Just heard a podcast between Mark Howards and a chess master talking about investing in terms of chess.
In both, you have to make sacrifices in order to be a good player.
First it’s obvious. You have to take risks and you might lose money on your investment when you invest.
However from what I’m hearing it goes much beyond that.
For example if someone is doing DCA, there is still risk but it’s for the most part mitigated and there is really no decision making.
I think the more difficult part is, making risky decisions that might not turn out to work in my favour.
I will be wrong
So for one thing it’s easy to logically understand that I will be wrong with some of the judgment and decisions I make.
It’s another thing when the outcome actually turns bad and not getting upset over that.
OR, not getting so fearful that I’d rather not make a decision or go in half-ass because I’m scared.
What I got out of the podcast episode was, if I’m sure about a judgement, then go for it.
Don’t risk everything but on the other hand don’t be too timid.
Be okay with the fact that I might be wrong, anticipate the possibilities but take the necessary risk so in case if I’m right, I’m rewarded appropriately.
The risk of “wrong”
Another thing I’ve come to realize after hearing this episode is, the risk of being wrong isn’t just monetary.
There’s also the hit on confidence.
Why did I do that? That was stupid. I should’ve never done that.
But I need to look more carefully.
I did make the decision after contemplating and with my experience, knowledge, and information at the moment, it was the best judgment and decision I could’ve made.
So what if it was wrong?
A bad outcome does NOT mean bad decision.

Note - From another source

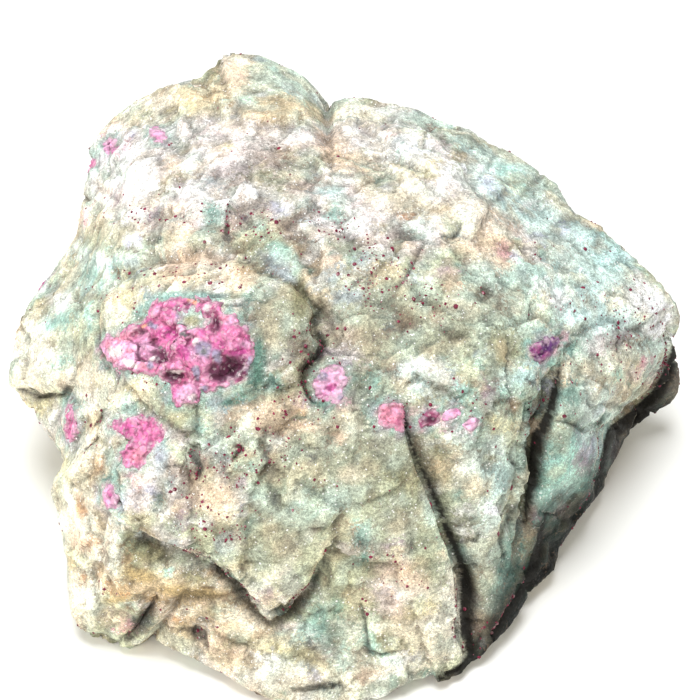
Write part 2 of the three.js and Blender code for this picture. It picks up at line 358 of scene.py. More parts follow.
crackLines = {
    "bossCliff": {
        "drop": 1.4, "reach": 16, "dark": 0.8, "roll": (9, 0.7),
        "line": [
            (298, 288, 0.6), (309, 299, 1.2), (316, 310, 2), (314, 330, 2.4), (322, 343, 2.6),
            (318, 354, 3.4), (301, 370, 3.6), (303, 384, 1.6), (307, 396, 0.8), (312, 402, 0.4),
        ],
    },
    "frontCrack": {
        "drop": 1.8, "reach": 18, "dark": 1, "roll": (11, 0.8),
        "line": [
            (403, 410, 0.6), (405, 420, 1.2), (407, 432, 1.4), (412, 446, 1.4), (420, 466, 1.6),
            (430, 488, 2.2), (440, 512, 2.6), (445, 528, 3), (453, 546, 3), (460, 564, 3.6),
            (464, 580, 4.6), (465, 596, 6), (464, 616, 6), (464, 634, 5), (468, 645, 4), (470, 656, 3.4),
        ],
    },
    "bigGroove": {
        "drop": 0.8, "reach": 14, "dark": 1, "roll": (36, 2.6),
        "line": [
            (558, 371, 1.2), (555, 382, 3.2), (552, 398, 3.6), (548, 412, 3.6), (542, 426, 5),
            (535, 438, 5.5), (533, 455, 5), (531, 475, 5), (528, 492, 4), (525, 508, 3), (523, 524, 1.6),
        ],
    },
    "rightCrack": {
        "drop": 1.4, "reach": 18, "dark": 1, "roll": (9, 0.8),
        "line": [
            (673, 334, 1.6), (675, 345, 3.4), (672, 358, 4), (663, 378, 4), (656, 392, 5), (645, 405, 7),
            (634, 416, 8), (620, 424, 6), (610, 430, 4.5), (606, 442, 3.2), (603, 456, 3), (600, 470, 2.6),
            (595, 482, 1.6),
        ],
    },
    "overhangTip": {
        "drop": 1.8, "reach": 22, "dark": 0.8,
        "line": [
            (328, 550, 0.8), (320, 566, 1.4), (312, 586, 2.4), (302, 597, 4), (289, 608, 5), (277, 619, 4),
            (268, 622, 2), (258, 613, 2), (250, 603, 3), (243, 591, 4), (235, 581, 4), (224, 573, 3),
        ],
    },
    "overhangLeft": {
        "drop": 1.3, "reach": 26, "dark": 0.4,
        "line": [
            (224, 573, 2), (206, 564, 2.4), (190, 554, 2), (175, 548, 2), (160, 545, 2), (145, 538, 2),
            (128, 528, 1),
        ],
    },
    "earFoot": {
        "drop": 1, "reach": 12, "dark": 0.8,
        "line": [
            (68, 386, 1), (62, 395, 1.6), (50, 394, 2), (38, 397, 2.4), (30, 392, 1.6), (20, 388, 0.8),
        ],
    },
    "bossLeft": {
        "drop": 1.2, "reach": 14, "dark": 0.3,
        "line": [
            (106, 368, 0.8), (99, 345, 1.4), (97, 325, 1.6), (99, 303, 1.6), (108, 290, 1.4), (118, 281, 1),
        ],
    },
    "bossBack": {
        "drop": 0.9, "reach": 22, "dark": 0.25,
        "line": [
            (118, 281, 0.8), (140, 266, 1), (165, 257, 1.2), (200, 253, 1.4), (225, 257, 1.4),
            (245, 265, 1.4), (262, 274, 1.4), (282, 280, 1.2), (298, 288, 1),
        ],
    },
    "plateauStep": {
        "drop": 1, "reach": 22, "dark": 0.25,
        "line": [
            (440, 140, 1), (455, 152, 2), (465, 168, 2), (472, 188, 1.2), (482, 203, 1.2), (500, 224, 1),
            (516, 242, 1), (532, 262, 0.8),
        ],
    },
    "endSeam": {
        "drop": 0.5, "reach": 12, "dark": 0.55,
        "line": [
            (541, 424, 1.2), (552, 421, 0.9), (566, 423, 0.8), (577, 427, 1), (584, 434, 1),
            (593, 427, 0.8), (602, 423, 0.8),
        ],
    },
    "lowerRight": {
        "drop": 0.5, "reach": 14, "dark": 0.6,
        "line": [(542, 515, 1), (550, 515, 1.4), (558, 515, 1.2), (566, 508, 1), (576, 496, 1)],
    },
    "undercut": {
        "drop": 0.8, "reach": 12, "dark": 0.95,
        "line": [
            (545, 514, 1.2), (540, 528, 2), (538, 542, 2.6), (533, 558, 4), (528, 576, 4), (518, 594, 3),
            (506, 614, 2.4), (492, 634, 2),
        ],
    },
    "chipLoop": {
        "drop": 0.5, "reach": 8, "dark": 0.7,
        "line": [
            (528, 452, 0.8), (524, 445, 1), (517, 443, 1.2), (511, 448, 1.4), (509, 456, 1.4),
            (512, 463, 1.2), (517, 467, 0.8),
        ],
    },
    "curvedChip": {
        "drop": 0.4, "reach": 7, "dark": 0.7,
        "line": [(443, 236, 0.8), (448, 239, 1.2), (454, 238, 1.4), (459, 233, 1.2), (461, 227, 0.8)],
    },
    "topCrack": {
        "drop": 0.2, "reach": 7, "dark": 0.5,
        "line": [
            (399, 287, 0.9), (405, 280, 1.5), (410, 271, 1.2), (415, 262, 1.1), (420, 250, 1),
            (426, 243, 0.8),
        ],
    },
    "slotCrack": {
        "drop": 0.5, "reach": 8, "dark": 0.6,
        "line": [(229, 203, 0.6), (228, 211, 1.2), (226, 222, 1.2), (225, 232, 1.4), (227, 238, 0.8)],
    },
    "creviceHole": {
        "drop": 0.6, "reach": 9, "dark": 0.7,
        "line": [(194, 444, 0.6), (190, 453, 1.4), (193, 460, 1.8), (199, 466, 2), (197, 476, 1.2)],
    },
    "frontPit": {
        "drop": 0.5, "reach": 9, "dark": 0.3,
        "line": [(268, 484, 1), (272, 494, 3), (277, 503, 4), (286, 508, 2)],
    },
    "smallPit": {
        "drop": 0.4, "reach": 6, "dark": 0.9,
        "line": [(236, 446, 1.6), (240, 449, 2), (234, 457, 1)],
    },
    "farBase": {
        "drop": 0.5, "reach": 8, "dark": 0.8,
        "line": [(480, 636, 1), (476, 645, 1.6), (474, 656, 1.6)],
    },
    "stepShade": {
        "drop": 0.5, "reach": 14, "dark": 0.15,
        "line": [(128, 530, 1), (120, 548, 1.4), (113, 565, 1.6), (108, 580, 1.4), (105, 600, 1)],
    },
    "footHollow": {
        "drop": 1, "reach": 12, "dark": 0.8,
        "line": [(152, 604, 2), (146, 614, 5), (138, 626, 5), (131, 634, 3), (120, 640, 1)],
    },
    "footStep": {
        "drop": 0.45, "reach": 12, "dark": 0.3,
        "line": [
            (258, 606, 1), (240, 600, 1.5), (220, 596, 2), (196, 596, 2), (176, 600, 1.5), (158, 603, 1.5),
        ],
    },
    "footDark": {
        "drop": 0.5, "reach": 10, "dark": 0.6,
        "line": [(208, 646, 1.5), (204, 634, 4), (196, 630, 4), (184, 628, 1.5)],
    },
    "footLine": {
        "drop": 0.4, "reach": 9, "dark": 0.6,
        "line": [(340, 684, 1.6), (320, 686, 2.4), (293, 689, 1)],
    },
    "slabSeam": {
        "drop": 0.6, "reach": 9, "dark": 0.6,
        "line": [
            (396, 651, 0.6), (382, 654, 1.2), (370, 652, 1), (368, 640, 1.3), (366, 622, 1),
            (362, 606, 0.6),
        ],
    },
    "baseShadow": {
        "drop": 1, "reach": 10, "dark": 1,
        "line": [(470, 654, 3), (465, 663, 3), (455, 669, 2.6), (446, 673, 2.4), (436, 677, 2)],
    },
    "leftCrackUpper": {
        "drop": 0.4, "reach": 6, "dark": 0.8,
        "line": [(103, 409, 0.8), (101, 417, 1.4), (95, 424, 0.8)],
    },
    "leftCrackLower": {
        "drop": 0.4, "reach": 6, "dark": 0.8,
        "line": [(98, 436, 0.8), (92, 445, 1.4), (85, 449, 1)],
    },
    "slabNick": {
        "drop": 0.35, "reach": 6, "dark": 0.75,
        "line": [(454, 539, 1), (459, 542, 0.9), (467, 541, 0.8), (477, 542, 1), (480, 536, 0.8)],
    },
    "flankCrack": {
        "drop": 0.7, "reach": 9, "dark": 0.75,
        "line": [(517, 504, 0.8), (509, 514, 1.2), (502, 526, 1.6), (499, 540, 1.4), (503, 556, 1)],
    },
    "midCreaseLeft": {
        "drop": 0.4, "reach": 9, "dark": 0.15,
        "line": [
            (348, 298, 0.8), (378, 304, 1), (408, 315, 1.2), (434, 326, 1.2), (455, 338, 1),
            (480, 350, 0.8),
        ],
    },
    "midCreaseRight": {
        "drop": 0.3, "reach": 7, "dark": 0.25,
        "line": [(482, 352, 0.7), (492, 361, 1), (503, 370, 0.8)],
    },
    "bossSeam": {
        "drop": 0.2, "reach": 6, "dark": 0.25,
        "line": [(268, 347, 0.8), (276, 341, 1), (285, 335, 0.8)],
    },
    "headBlock": {
        "drop": 0.2, "reach": 8, "dark": 0.15,
        "line": [(372, 128, 1), (362, 138, 1), (350, 138, 1.2), (338, 130, 1)],
    },
}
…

And I should review the decision and see if I can do better next time, but I should also applaud myself for making a decision and taking a risk.
I think what will really help as well is journaling on all my bigger decisions, which I’ll be doing in this blog.
I already have kind of for my long term theses but I think I’ll write down even more detailed maybe down to each trades so I won’t have as many regrets and also I can learn better from my previous decisions.
Also bad outcomes make me doubt whether I really know anything, and project in the future that I might keep making incorrect decisions.
But as my experience and knowledge grow, the quality of decisions and success rate will definitely improve.
Sleep well with the decisions
This is also the difficult part but I need to learn to sleep well with whatever decisions I’ve made.
Trust my decisions and don’t let fear or doubt get in the way too much.
If I can master this, that would probably make me a great investor in the long term.